Elizabeth Bieber, Austin Evers, and Jennifer Loeb are Partners at Freshfields Bruckhaus Deringer LLP. This post is based on a Freshfields memorandum by Ms. Bieber, Mr. Evers, Ms. Loeb, Young Park, and Ginger Hervey.
The landscape for Diversity, Equity, and Inclusion (DEI) in the United States has shifted dramatically in 2025. What was once viewed as a cornerstone of corporate social responsibility is now a flashpoint for legal scrutiny, political backlash, and reputational risk. At the center of this transformation is an increasingly empowered and incentivized figure: the whistleblower.
A New Enforcement Era
Countering DEI has become a top priority for the current administration in Washington. Executive orders issued in January 2025 explicitly target what the administration calls “illegal DEI,” though the term remains legally undefined. These orders direct federal agencies to investigate and dismantle DEI programs across sectors, with the Department of Justice (DOJ) leading the charge.
In a memo, Deputy Attorney General Todd Blanche announced the launch of a “Civil Rights Fraud Initiative,” signaling DOJ’s intent to use the False Claims Act (FCA) to pursue federal contractors who “knowingly violate civil rights laws” through DEI programs. The FCA is a potent tool: it allows whistleblowers to file qui tam lawsuits on behalf of the government and receive a share of any recovery, which can be triple the amount of the alleged fraudulent claims.

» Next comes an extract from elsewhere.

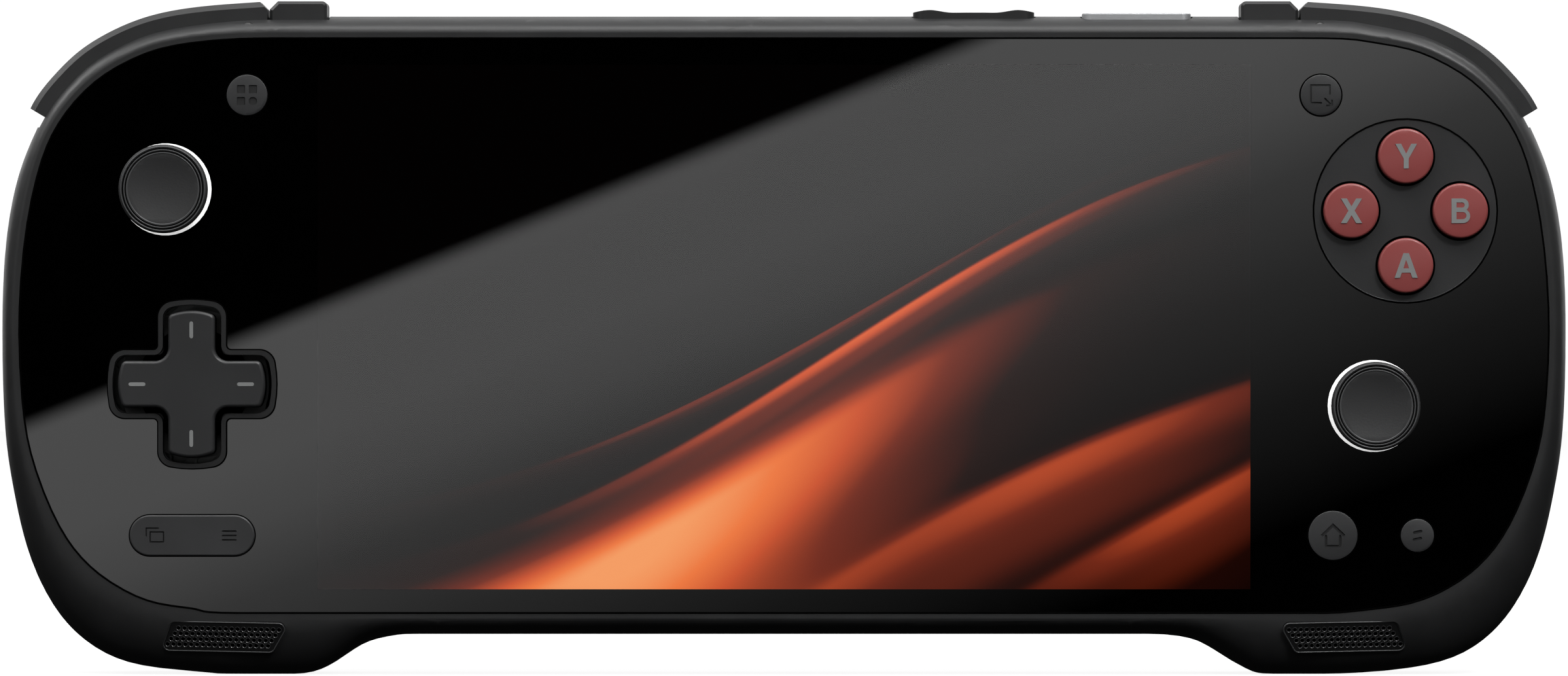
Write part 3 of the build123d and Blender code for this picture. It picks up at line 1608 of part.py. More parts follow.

This memo was a call to action. Federal agencies are not equipped to root out “illegal DEI” or “egregious practitioners” alone. Efforts to have agencies send certifications to companies were uncoordinated and non-standardized, and ultimately unlikely to root out the kinds of specific practices at companies that had sophisticated counsel. Federal agency budgets have been slashed and the brain drain in the federal government is real. Starting a new initiative takes resources: time, attention, and money to deploy a large-scale fishing campaign.